Duplice premessa polemica: basta con i film sui pinguini. Ne sono stati fatti troppi e per i motivi meno nobili: i pinguini creano pochi problemi per l’animatore che ha a che fare con corpi ingessati e pelo liscio e un movimento non rapidissimo; i pinguini abitano nel gelo e nel ghiaccio, ambienti uniformi e che non richiedono una particolare cura per i dettagli. E poi, i pinguini fanno tanta tenerezza sin dai tempi de La marcia dei pinguini e coi pinguini si può fare sempre un bel discorso sull’ecologia. Però dopo i vari Surf’s Up, I pinguini di Mr Popper, il primo Happy Feet, i pinguini di Madagascar, forse è meglio finirla e passare ad altro. Secondo appunto: basta col doppiaggio affidato a personaggi televisivi o radiofonici. Nel caso di Happy Feet 2, il paragone con le voci americane fa impallidire anche lo spettatore più generoso. Oltreoceano le voci di Mambo e soci sono dei vari Elijah Wood, Robin Williams, Anthony La Paglia, Hugo Weaving, Matt Damon, Brad Pitt.

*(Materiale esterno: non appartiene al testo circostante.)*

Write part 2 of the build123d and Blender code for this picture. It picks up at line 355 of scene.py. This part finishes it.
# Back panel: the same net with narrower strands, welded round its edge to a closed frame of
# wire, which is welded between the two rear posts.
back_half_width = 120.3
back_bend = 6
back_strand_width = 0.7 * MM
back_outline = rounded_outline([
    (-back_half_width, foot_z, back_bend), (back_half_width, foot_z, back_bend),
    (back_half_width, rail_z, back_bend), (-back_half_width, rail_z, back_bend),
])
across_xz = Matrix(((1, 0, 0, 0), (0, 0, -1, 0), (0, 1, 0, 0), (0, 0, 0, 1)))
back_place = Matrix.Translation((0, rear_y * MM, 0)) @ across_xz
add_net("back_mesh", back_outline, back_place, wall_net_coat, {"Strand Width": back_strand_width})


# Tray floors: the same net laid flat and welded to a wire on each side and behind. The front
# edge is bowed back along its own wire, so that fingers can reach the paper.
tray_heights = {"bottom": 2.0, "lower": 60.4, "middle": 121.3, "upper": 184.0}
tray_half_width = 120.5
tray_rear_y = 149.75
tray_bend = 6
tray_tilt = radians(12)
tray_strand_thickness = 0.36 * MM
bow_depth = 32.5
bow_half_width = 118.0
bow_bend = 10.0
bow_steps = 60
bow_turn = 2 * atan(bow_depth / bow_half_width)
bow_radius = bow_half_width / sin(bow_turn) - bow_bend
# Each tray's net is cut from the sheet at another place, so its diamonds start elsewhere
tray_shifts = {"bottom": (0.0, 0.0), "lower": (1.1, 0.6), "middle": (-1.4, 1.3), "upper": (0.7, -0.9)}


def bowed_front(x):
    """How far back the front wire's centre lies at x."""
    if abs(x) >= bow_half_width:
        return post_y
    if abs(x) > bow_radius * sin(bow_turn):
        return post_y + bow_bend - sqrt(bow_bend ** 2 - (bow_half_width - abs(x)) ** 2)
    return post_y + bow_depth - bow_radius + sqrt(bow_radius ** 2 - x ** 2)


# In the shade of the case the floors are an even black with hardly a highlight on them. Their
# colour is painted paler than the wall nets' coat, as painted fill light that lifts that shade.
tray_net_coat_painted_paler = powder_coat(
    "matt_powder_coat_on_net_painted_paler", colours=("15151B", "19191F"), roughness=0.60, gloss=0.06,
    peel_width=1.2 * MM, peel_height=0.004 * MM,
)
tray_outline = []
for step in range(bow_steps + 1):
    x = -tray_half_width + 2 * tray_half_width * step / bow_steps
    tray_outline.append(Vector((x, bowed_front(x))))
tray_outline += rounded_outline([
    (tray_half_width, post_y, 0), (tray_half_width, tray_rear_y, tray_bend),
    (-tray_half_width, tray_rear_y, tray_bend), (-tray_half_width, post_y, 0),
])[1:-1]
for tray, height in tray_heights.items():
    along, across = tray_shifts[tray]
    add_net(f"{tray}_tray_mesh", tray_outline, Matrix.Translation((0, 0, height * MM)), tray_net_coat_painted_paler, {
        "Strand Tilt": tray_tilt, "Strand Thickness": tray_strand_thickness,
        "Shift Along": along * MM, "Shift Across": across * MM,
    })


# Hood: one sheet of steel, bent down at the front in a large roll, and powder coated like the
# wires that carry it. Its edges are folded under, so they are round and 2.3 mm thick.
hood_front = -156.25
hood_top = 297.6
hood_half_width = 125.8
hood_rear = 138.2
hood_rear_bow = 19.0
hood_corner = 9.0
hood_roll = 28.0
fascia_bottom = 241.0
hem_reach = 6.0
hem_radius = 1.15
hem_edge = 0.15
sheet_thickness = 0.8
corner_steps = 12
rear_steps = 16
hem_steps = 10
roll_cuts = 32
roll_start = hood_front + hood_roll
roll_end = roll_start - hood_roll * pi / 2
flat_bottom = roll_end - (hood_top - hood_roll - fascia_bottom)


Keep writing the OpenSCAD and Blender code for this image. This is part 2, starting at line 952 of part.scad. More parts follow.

Come dire: sei su sette sono grandi attori e l’unica voce fuori dal coro è quella della popstar Pink nei panni di Gloria, la pinguina canterina. Nella versione italiana, le voci sono di Pierfrancesco Favino e Beppe Fiorello coadiuvati da due deejay come Linus e Nicola Savino, mentre per la voce di Gloria si è scelta Nathalie, la vincitrice di X-Factor 2010. Il provincialismo italiano in campo cinematografico passa anche da qui, da due deejay che ce la mettono tutta, senza riuscirci, a imitare Pitt e Damon. Purtroppo per il film di George Miller, autore del capitolo uno, già non memorabile e tempo addietro autore della saga di Interceptor con Mel Gibson, le cattive notizie non si fermano al doppiaggio italiano. Il film è nel complesso mediocre.
Da un punto di vista tecnico, il 3D non aggiunge nulla a un’animazione non complessa: i dettagli, altrove fondamentali (si pensi ai film di Miyazaki o alla solita Pixar) sono poco curati un po’ perché , come già detto, ambientare un film d’animazione tra i ghiacci e immersi nel bianco toglie un sacco di problemi di realismo, un po’ perché la popolazione dei pinguini numerosissima è tutta uguale. Il film non convince anche per lo schema narrativo, che riprende le buone intuizioni de L’era glaciale. Lo schema delle due storie che scorrono parallele – il terzetto preistorico protagonista e la vicenda con al centro il simpaticissimo Scrat – viene qui riproposto senza grossi stravolgimenti. Al posto di Scrat due krill un po’ fuori di testa, al posto del terzetto, il pinguino Mambo e il figlio Erik.
Sullo sfondo, una storia di famiglia, anche qui con più ombre che luci. Se è apprezzabile un’attenzione del padre nei confronti del figlio e se non è male l’idea di due modelli di padre a confronto (l’attrattiva che il pinguino che sa volare esercita sul piccolo Erik, la tenerezza e indecisione di Mambo nel rapportarsi col figlio), non convince il cuore del rapporto tra padre e figlio all’insegna del sentimento (le tante canzoni che sottolineano la vicenda) e all’insegna di slogan e frasi fatte, educativamente discutibili. Una su tutte: “Devi trovare in te stesso cosa fa per te, devi scoprire in te stesso la soluzione che fa per te”, è il giudizio del padre verso un figlio spesso smarrito. Altre cose che non funzionano: l’impasse narrativa dei pinguini bloccati per l’iceberg crea molti problemi quanto a ritmo e velocità dell’azione che nel primo episodio non mancava. A questi problemi Miller cerca di ovviare usando i soliti mezzi che catturano fino a un certo punto l’attenzione dello spettatore: molte canzoni, tutte doppiate, anche quelle ispirate ad arie e canzoni celebri; molti (inutili) balletti; qualche riferimento per i più grandicelli (il personaggio del playboy “caliente” Ramon), il caro vecchio datato problema del surriscaldamento del pianeta e riferimenti nemmeno troppo velati a Greenpeace. La strada intrapresa dal primo episodio, tutto centrato attorno alla diversità del protagonista, non è abbandonata del tutto tra pinguini che sanno volare e altri che sanno cantare, ma è scavalcato da altro: innanzitutto da preoccupazioni ecologiste e da un discorso sull’identità che vengono però affrontate in modo troppo semplicistico per prenderle almeno un attimo sul serio. A prevalere invece tanto sentimentalismo, brutte canzoni, parecchi tempi morti. Con il risultato che alla tenerezza e al trasporto emotivo verso il pulcino protagonista si affianca parecchia noia.